» **MATERIAL FOR THIS EXERCISE**
........

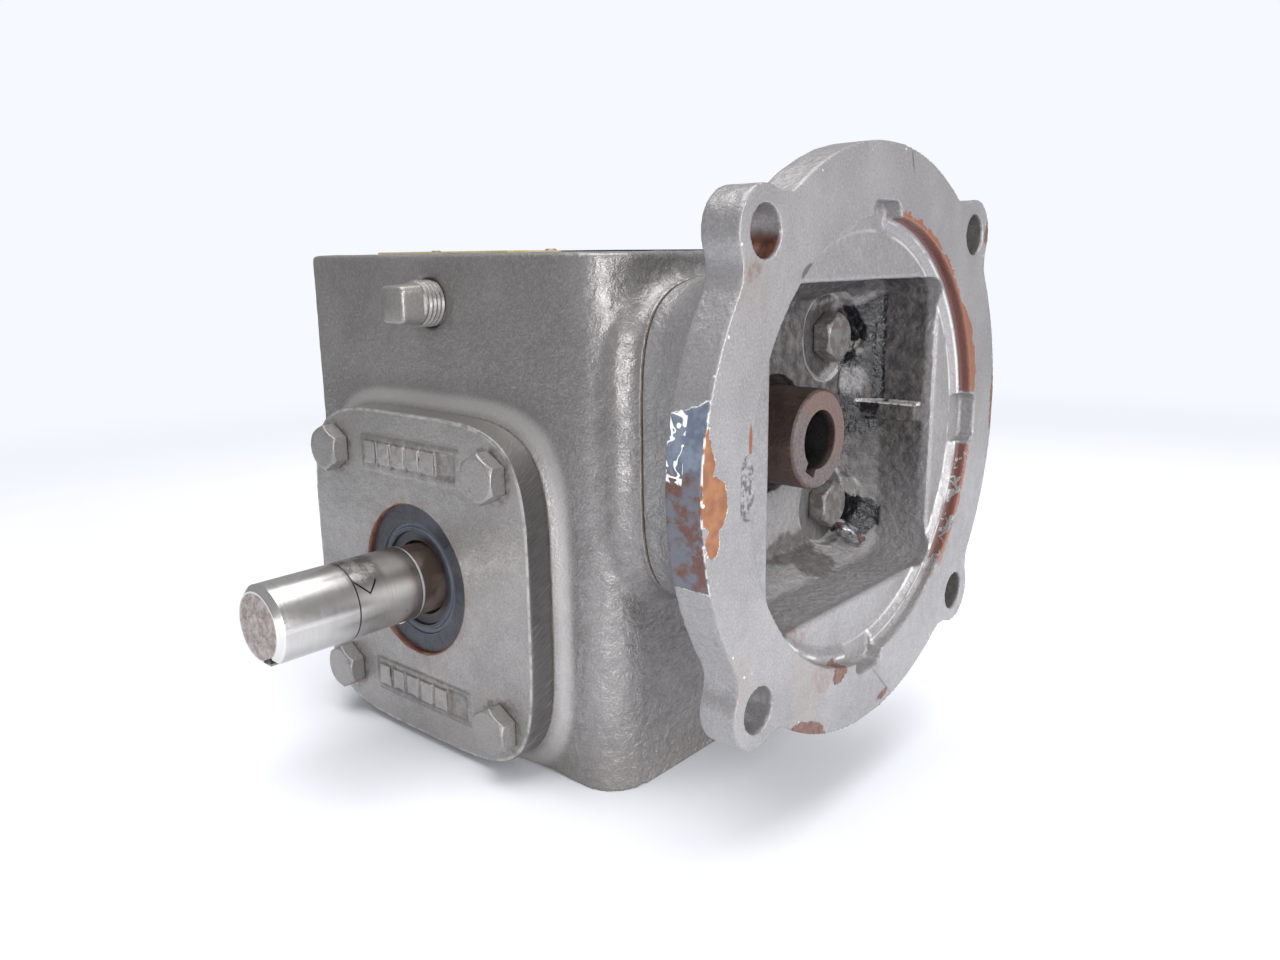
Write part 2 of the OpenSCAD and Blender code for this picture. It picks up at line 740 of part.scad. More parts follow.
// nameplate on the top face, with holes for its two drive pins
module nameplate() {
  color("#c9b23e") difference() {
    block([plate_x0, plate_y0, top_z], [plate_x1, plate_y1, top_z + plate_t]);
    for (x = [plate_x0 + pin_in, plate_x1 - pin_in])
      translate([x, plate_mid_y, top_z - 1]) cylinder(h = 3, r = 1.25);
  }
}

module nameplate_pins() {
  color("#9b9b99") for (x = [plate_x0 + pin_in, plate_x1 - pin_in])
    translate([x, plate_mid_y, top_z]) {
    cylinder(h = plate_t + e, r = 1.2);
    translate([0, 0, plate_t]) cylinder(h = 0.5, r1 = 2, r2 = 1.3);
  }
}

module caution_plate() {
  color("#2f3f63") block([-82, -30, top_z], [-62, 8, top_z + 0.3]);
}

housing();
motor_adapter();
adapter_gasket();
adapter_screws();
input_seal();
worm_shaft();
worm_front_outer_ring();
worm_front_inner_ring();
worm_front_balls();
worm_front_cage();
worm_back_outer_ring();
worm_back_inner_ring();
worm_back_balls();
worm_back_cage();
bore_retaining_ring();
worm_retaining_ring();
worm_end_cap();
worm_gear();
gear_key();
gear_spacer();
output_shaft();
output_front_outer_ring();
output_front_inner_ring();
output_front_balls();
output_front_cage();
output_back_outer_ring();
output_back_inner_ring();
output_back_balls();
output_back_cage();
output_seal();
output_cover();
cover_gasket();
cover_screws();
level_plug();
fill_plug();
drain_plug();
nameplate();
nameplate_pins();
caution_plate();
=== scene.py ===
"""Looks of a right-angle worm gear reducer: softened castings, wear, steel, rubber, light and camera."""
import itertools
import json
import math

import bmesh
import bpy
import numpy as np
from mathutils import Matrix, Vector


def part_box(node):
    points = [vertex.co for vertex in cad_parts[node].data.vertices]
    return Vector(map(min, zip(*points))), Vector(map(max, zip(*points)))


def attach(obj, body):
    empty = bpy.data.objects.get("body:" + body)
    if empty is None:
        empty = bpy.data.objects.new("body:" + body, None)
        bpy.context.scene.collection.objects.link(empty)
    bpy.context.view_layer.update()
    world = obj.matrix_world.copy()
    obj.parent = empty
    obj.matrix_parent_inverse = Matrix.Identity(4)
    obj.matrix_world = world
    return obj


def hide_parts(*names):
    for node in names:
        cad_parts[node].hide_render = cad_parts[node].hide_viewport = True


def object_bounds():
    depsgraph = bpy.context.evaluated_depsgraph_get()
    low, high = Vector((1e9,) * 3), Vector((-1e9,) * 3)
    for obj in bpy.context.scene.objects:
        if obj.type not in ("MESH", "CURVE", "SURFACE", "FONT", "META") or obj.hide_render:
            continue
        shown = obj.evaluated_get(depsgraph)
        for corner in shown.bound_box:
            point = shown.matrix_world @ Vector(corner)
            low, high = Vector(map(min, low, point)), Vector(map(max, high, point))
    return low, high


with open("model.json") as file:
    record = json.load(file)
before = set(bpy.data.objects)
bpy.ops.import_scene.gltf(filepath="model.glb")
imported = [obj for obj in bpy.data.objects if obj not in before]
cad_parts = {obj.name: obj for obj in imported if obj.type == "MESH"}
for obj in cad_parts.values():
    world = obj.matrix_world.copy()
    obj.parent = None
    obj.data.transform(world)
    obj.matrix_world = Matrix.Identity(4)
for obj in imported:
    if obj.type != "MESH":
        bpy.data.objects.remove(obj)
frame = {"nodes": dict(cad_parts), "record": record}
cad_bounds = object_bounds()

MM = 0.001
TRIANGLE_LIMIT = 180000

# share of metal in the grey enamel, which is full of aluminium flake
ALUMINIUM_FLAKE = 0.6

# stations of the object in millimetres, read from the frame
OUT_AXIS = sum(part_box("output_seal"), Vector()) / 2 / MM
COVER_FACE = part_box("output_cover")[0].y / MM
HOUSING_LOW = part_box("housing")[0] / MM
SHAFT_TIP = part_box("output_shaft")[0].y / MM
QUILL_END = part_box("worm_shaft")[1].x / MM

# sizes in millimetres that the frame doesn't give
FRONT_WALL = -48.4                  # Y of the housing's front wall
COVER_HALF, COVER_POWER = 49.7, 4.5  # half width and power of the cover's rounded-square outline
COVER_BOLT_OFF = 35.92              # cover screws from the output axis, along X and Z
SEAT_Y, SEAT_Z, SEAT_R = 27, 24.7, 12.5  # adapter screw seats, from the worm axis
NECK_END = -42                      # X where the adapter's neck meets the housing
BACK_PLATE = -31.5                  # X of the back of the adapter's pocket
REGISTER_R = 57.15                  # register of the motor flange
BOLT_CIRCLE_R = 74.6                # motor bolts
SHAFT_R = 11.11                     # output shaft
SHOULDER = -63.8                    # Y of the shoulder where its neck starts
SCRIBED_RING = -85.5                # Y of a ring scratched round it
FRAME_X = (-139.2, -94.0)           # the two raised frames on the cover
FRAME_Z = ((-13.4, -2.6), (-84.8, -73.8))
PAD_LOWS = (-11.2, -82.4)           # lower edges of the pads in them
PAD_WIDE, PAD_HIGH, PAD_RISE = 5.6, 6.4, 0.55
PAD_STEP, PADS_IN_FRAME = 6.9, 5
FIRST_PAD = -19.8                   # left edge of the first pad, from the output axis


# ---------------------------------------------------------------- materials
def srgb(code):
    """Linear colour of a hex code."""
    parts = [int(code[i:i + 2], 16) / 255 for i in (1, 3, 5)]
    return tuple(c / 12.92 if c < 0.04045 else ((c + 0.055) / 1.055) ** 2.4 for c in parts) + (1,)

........

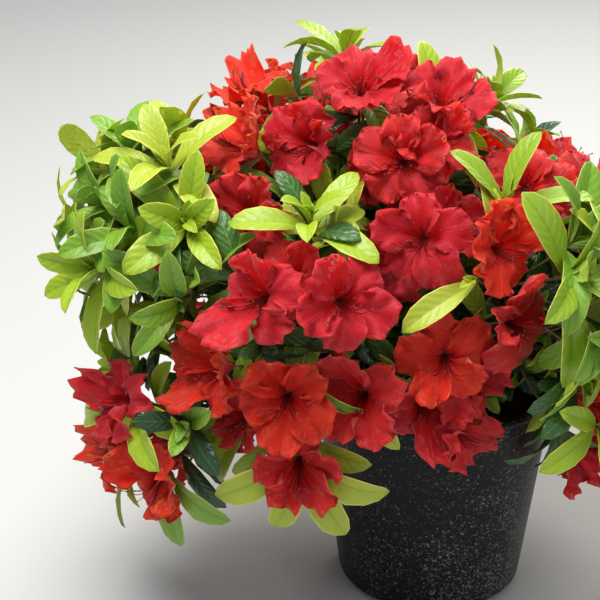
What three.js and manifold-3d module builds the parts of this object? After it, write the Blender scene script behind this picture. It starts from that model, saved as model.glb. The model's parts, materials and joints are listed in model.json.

........

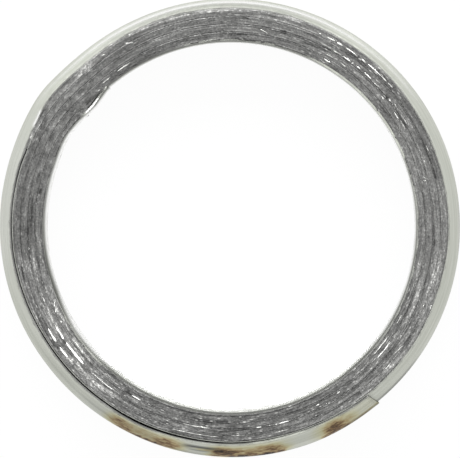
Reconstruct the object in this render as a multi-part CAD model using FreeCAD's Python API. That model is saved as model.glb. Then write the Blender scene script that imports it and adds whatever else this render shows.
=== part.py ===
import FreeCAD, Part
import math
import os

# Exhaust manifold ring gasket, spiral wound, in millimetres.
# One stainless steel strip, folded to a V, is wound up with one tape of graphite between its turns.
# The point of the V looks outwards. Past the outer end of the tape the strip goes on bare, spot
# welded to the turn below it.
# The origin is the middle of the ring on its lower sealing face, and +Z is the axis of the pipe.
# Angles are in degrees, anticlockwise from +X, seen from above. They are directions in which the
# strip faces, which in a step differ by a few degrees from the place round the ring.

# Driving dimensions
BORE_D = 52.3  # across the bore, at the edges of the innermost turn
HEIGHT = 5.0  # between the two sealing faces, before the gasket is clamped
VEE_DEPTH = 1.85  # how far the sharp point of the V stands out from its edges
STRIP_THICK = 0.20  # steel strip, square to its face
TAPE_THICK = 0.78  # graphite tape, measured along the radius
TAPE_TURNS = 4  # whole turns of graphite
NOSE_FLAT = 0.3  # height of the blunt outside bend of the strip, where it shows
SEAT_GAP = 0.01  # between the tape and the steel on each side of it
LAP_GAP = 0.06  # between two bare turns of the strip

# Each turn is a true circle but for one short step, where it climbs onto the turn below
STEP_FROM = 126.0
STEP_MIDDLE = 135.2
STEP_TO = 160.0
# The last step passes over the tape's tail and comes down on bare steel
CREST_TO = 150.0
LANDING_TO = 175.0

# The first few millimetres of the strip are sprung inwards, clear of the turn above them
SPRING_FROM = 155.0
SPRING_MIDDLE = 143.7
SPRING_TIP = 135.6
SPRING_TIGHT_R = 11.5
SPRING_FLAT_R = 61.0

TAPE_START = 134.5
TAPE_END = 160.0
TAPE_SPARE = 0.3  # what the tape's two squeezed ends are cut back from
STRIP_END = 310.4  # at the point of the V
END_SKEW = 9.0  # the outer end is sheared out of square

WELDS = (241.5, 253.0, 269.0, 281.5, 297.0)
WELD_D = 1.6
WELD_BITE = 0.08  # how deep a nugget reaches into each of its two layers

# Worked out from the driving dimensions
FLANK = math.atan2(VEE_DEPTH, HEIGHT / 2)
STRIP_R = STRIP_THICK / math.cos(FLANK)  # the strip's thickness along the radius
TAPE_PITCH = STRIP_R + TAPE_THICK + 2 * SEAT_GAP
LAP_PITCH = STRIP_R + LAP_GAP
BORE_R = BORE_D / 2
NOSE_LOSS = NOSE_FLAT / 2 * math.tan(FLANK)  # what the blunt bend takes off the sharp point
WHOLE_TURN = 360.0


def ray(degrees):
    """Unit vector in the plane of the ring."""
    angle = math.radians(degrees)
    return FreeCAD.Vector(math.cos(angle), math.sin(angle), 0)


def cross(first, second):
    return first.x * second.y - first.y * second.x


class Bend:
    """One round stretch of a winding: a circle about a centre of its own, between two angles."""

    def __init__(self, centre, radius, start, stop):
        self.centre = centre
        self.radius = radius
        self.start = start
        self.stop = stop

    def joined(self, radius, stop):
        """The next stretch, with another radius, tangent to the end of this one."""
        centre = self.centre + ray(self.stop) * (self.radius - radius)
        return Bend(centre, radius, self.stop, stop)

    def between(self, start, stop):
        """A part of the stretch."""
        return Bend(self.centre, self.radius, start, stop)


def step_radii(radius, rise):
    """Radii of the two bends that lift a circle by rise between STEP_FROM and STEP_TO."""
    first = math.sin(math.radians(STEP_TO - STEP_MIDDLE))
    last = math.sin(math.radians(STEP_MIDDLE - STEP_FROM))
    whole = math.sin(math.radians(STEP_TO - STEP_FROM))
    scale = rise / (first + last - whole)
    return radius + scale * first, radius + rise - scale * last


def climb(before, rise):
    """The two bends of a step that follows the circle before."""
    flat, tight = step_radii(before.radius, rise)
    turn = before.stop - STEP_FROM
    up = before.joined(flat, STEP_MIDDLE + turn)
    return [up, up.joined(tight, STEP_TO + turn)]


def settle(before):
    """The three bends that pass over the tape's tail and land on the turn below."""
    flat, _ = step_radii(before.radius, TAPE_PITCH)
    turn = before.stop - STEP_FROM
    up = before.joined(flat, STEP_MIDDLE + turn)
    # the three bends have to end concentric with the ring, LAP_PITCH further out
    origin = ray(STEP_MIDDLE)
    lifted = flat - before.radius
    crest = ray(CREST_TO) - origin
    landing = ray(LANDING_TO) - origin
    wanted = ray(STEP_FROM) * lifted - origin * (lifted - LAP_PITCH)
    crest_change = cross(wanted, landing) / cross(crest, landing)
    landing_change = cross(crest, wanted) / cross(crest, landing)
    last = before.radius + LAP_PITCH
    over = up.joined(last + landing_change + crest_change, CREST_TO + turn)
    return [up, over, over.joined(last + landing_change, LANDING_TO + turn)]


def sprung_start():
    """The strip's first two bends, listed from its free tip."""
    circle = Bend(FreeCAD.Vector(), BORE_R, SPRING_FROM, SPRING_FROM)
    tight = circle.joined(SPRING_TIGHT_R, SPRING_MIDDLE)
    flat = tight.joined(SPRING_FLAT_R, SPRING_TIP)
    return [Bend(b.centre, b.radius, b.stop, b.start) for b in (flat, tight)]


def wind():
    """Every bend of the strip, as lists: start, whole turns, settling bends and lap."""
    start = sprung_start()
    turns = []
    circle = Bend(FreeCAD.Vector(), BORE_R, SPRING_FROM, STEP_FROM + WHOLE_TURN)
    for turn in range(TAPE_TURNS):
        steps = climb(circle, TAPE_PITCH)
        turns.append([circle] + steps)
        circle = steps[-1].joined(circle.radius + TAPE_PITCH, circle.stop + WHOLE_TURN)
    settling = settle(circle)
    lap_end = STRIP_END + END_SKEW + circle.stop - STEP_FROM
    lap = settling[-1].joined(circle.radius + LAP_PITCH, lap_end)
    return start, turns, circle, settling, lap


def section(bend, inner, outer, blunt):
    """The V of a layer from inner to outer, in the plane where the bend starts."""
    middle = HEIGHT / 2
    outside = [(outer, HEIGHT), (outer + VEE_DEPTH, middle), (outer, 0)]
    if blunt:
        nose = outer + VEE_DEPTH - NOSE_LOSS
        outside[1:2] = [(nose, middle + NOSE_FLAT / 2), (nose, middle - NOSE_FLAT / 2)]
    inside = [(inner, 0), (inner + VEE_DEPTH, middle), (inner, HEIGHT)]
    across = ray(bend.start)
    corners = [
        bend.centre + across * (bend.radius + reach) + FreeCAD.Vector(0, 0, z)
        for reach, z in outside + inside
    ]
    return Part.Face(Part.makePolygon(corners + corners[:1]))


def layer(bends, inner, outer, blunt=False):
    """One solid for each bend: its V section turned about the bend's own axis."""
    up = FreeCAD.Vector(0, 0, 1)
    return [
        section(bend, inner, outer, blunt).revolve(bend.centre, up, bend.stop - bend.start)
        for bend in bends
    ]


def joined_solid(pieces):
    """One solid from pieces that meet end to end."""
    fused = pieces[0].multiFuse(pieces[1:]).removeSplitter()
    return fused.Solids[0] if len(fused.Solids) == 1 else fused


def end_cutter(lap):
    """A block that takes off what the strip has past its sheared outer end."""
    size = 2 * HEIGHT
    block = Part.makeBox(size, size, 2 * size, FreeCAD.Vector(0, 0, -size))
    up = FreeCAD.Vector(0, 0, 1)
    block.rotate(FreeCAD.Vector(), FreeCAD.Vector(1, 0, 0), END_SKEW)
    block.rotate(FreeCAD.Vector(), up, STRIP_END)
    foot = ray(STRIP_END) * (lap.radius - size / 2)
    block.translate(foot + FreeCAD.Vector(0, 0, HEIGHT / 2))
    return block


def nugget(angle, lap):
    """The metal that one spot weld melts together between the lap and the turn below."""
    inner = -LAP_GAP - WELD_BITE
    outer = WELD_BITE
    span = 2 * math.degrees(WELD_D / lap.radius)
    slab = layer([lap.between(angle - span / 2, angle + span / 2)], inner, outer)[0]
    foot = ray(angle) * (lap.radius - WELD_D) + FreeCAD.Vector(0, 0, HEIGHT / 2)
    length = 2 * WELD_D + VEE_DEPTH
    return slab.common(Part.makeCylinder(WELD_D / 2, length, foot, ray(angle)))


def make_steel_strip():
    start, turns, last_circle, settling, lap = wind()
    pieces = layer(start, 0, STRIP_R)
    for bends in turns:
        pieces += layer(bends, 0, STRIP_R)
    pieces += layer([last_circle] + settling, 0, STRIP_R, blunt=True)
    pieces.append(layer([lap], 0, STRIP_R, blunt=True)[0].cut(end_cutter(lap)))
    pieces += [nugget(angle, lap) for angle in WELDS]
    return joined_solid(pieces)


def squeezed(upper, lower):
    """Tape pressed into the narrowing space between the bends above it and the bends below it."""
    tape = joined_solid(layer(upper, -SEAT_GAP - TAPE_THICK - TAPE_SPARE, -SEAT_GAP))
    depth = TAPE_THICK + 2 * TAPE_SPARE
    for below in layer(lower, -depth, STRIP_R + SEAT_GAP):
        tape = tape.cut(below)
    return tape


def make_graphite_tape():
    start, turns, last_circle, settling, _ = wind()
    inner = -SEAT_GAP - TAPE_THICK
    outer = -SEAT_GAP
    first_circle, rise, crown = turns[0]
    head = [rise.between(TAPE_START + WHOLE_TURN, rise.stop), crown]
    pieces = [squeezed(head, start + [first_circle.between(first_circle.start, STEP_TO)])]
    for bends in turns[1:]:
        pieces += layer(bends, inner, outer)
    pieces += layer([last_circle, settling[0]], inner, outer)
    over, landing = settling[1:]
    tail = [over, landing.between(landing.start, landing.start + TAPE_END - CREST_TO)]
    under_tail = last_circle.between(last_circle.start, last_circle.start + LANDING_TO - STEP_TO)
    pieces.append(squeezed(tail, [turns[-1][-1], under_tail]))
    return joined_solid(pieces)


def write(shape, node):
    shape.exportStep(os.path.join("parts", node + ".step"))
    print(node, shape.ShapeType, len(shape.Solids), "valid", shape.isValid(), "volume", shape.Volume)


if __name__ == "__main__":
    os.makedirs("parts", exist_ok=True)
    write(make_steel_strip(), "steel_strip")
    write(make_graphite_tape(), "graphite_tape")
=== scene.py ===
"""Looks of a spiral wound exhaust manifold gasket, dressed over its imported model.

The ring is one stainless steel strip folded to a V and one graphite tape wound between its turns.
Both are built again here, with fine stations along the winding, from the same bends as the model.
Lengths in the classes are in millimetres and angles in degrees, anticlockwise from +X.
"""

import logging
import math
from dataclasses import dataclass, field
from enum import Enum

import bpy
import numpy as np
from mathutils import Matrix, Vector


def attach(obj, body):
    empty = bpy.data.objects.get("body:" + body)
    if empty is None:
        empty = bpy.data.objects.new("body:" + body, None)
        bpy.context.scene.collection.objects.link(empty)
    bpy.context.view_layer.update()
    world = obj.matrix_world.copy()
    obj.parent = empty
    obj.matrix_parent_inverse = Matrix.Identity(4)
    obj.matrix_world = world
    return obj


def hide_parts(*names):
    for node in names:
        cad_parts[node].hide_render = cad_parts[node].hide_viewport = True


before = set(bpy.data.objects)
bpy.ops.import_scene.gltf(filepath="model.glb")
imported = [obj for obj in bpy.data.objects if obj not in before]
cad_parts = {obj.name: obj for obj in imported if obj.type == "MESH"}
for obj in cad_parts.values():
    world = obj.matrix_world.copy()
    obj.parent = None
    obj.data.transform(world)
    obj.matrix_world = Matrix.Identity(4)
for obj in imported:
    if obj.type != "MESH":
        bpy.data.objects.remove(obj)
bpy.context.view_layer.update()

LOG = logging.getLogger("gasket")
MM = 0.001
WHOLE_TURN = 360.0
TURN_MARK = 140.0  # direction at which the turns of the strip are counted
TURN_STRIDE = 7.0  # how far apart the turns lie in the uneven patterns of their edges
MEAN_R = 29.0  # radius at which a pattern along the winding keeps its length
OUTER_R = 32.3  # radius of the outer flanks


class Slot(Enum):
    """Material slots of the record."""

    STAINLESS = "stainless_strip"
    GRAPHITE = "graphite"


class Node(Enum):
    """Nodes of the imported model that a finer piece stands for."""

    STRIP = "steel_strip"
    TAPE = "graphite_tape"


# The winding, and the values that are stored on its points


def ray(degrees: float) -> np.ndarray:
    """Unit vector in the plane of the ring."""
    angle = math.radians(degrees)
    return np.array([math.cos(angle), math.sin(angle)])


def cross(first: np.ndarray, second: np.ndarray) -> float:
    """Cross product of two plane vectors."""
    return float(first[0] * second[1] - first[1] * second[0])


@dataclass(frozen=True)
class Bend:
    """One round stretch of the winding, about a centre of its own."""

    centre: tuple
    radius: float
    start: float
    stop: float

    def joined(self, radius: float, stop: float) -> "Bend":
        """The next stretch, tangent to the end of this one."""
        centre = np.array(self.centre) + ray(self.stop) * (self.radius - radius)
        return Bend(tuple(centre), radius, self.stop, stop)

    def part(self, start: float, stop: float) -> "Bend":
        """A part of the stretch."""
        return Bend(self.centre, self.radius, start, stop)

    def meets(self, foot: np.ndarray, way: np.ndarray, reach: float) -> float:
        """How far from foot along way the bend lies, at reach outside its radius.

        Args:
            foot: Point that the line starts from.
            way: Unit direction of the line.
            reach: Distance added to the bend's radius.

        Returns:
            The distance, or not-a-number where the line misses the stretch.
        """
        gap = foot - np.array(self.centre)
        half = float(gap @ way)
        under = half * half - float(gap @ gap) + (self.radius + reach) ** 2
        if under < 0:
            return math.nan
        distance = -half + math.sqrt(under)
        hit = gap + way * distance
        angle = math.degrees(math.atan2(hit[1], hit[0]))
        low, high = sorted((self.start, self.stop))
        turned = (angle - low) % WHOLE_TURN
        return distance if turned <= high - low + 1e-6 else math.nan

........

» **REQUIREMENT**
Only the lines from the one containing "bore_retaining_ring();" through the one containing "zip(*points))), Vector(map(max, zip(*points)))" are to be extracted, exactly as they appear, with both ends included.

» **EXERCISE RESULT**
bore_retaining_ring();
worm_retaining_ring();
worm_end_cap();
worm_gear();
gear_key();
gear_spacer();
output_shaft();
output_front_outer_ring();
output_front_inner_ring();
output_front_balls();
output_front_cage();
output_back_outer_ring();
output_back_inner_ring();
output_back_balls();
output_back_cage();
output_seal();
output_cover();
cover_gasket();
cover_screws();
level_plug();
fill_plug();
drain_plug();
nameplate();
nameplate_pins();
caution_plate();
=== scene.py ===
"""Looks of a right-angle worm gear reducer: softened castings, wear, steel, rubber, light and camera."""
import itertools
import json
import math

import bmesh
import bpy
import numpy as np
from mathutils import Matrix, Vector


def part_box(node):
    points = [vertex.co for vertex in cad_parts[node].data.vertices]
    return Vector(map(min, zip(*points))), Vector(map(max, zip(*points)))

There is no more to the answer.